## WRITTEN PROBLEM
Reproduce all of the material exactly as shown.

________

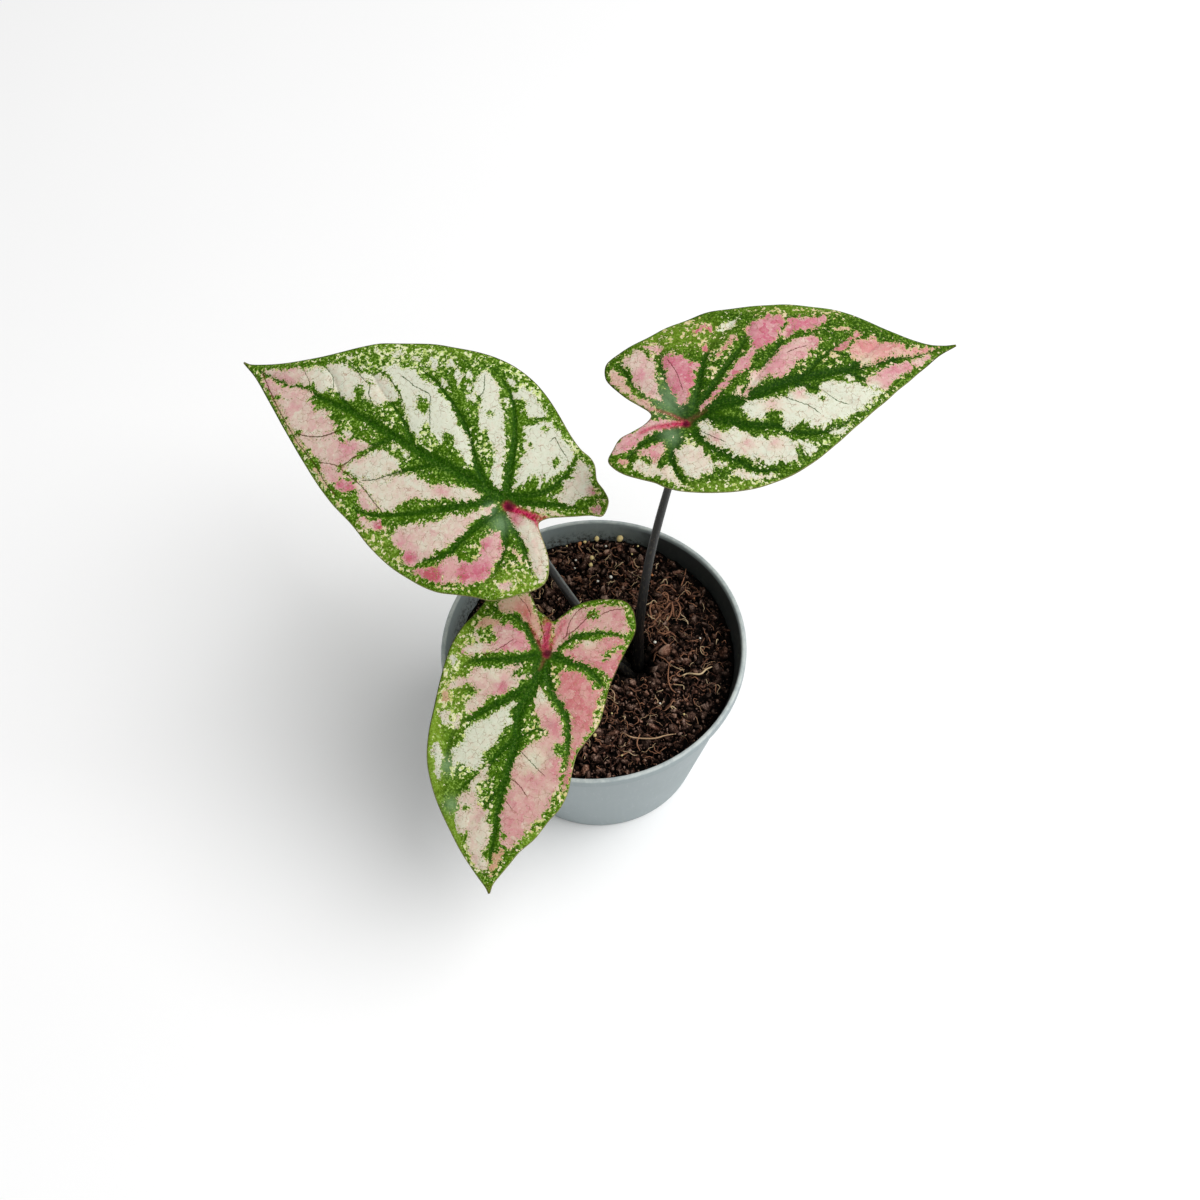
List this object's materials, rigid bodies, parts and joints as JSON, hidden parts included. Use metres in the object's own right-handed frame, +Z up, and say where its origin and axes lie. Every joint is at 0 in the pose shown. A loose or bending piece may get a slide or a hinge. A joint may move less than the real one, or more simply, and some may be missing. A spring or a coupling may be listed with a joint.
{
  "type": "potted caladium",
  "caption": "Small caladium with arrow-shaped, pink and cream mottled leaves on thin dark stalks, growing in a plain round grey plastic pot of dark mix.",
  "frame": {"origin": "middle of the pot's underside, on the surface it stands on", "axes": "+Z up along the pot's axis; -Y towards the side that shows the front leaf; +X towards the right-hand leaf"},
  "size_m": [0.253, 0.1762, 0.1929],
  "materials": {
    "pot_plastic": "matte grey polypropylene with a slight blue-green tone",
    "potting_mix": null,
    "tuber_skin": null,
    "petiole_skin": null,
    "leaf": null
  },
  "bodies": {
    "root": {"pot": "pot_plastic", "potting_mix": "potting_mix", "tuber": "tuber_skin", "petiole_left": "petiole_skin", "petiole_right": "petiole_skin", "petiole_front": "petiole_skin", "blade_left": "leaf", "blade_right": "leaf", "blade_front": "leaf"}
  },
  "joints": []
}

________

## EXERCISE RESPONSE
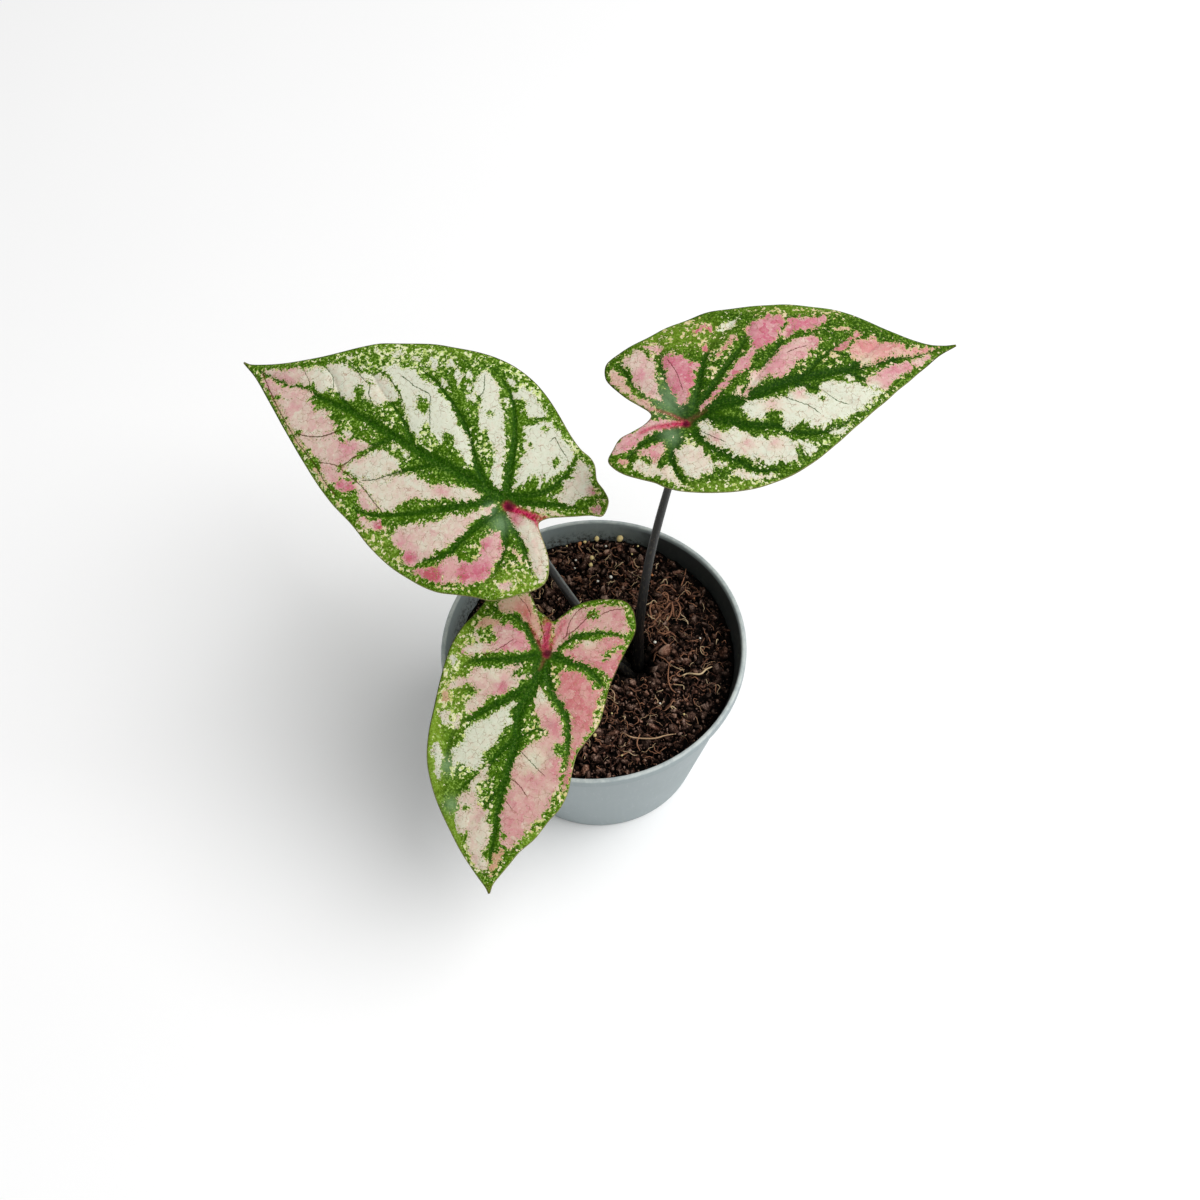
List this object's materials, rigid bodies, parts and joints as JSON, hidden parts included. Use metres in the object's own right-handed frame, +Z up, and say where its origin and axes lie. Every joint is at 0 in the pose shown. A loose or bending piece may get a slide or a hinge. A joint may move less than the real one, or more simply, and some may be missing. A spring or a coupling may be listed with a joint.
{
  "type": "potted caladium",
  "caption": "Small caladium with arrow-shaped, pink and cream mottled leaves on thin dark stalks, growing in a plain round grey plastic pot of dark mix.",
  "frame": {"origin": "middle of the pot's underside, on the surface it stands on", "axes": "+Z up along the pot's axis; -Y towards the side that shows the front leaf; +X towards the right-hand leaf"},
  "size_m": [0.253, 0.1762, 0.1929],
  "materials": {
    "pot_plastic": "matte grey polypropylene with a slight blue-green tone",
    "potting_mix": null,
    "tuber_skin": null,
    "petiole_skin": null,
    "leaf": null
  },
  "bodies": {
    "root": {"pot": "pot_plastic", "potting_mix": "potting_mix", "tuber": "tuber_skin", "petiole_left": "petiole_skin", "petiole_right": "petiole_skin", "petiole_front": "petiole_skin", "blade_left": "leaf", "blade_right": "leaf", "blade_front": "leaf"}
  },
  "joints": []
}